Là où ce n’est que « le commencement de l’Évangile », c’est qu’au début ce salut n’est qu’une annonce, celle d’une théologie, celle de la bonté de Dieu, ce n’est qu’une sagesse : le pardon est source d’une vie nouvelle. C’est aussi une expérience : que nous avons bien du mal à pardonner, que nous avons du mal à vivre sans compter, que nous sommes englué dans une logique de la dette, logique du « il me doit ça », logique du « je ne veux rien devoir à personne ». Le commencement de l’Évangile, c’est l’expérience que la grâce est possible, qu’elle fait vivre. L’humanité a été bouleversée par le signe de la grâce de Dieu qu’a été la vie du Christ. Il nous a appris à discerner aussi les signes de cette grâce dans nos frères et sœurs, dans telle parole qu’ils ont eue, dans tel geste, et d’y être sensible, et de nous laisser créer par cette étincelel de grâce.

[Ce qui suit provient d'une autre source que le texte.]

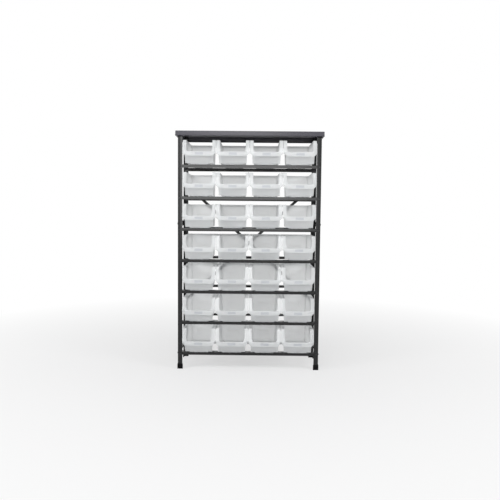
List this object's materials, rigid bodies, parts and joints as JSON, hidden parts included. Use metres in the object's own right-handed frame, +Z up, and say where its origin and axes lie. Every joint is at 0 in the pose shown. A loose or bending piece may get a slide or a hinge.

L’Évangile c’est qu’il n’y a pas d’absolue fatalité à cette difficulté que nous avons à avancer, nous pouvons nous plonger dans cette nouvelle mentalité qu’est la grâce de Dieu pour nous ouvrir à son action décapante, c’est la première étape, celle de Jean, celle de la préparation du chemin, celle qui consiste à commencer à compter simplement sur Dieu pour qu’il nous mette vraiment en chemin, qu’il crée et fasse grandir en nous la capacité à vivre.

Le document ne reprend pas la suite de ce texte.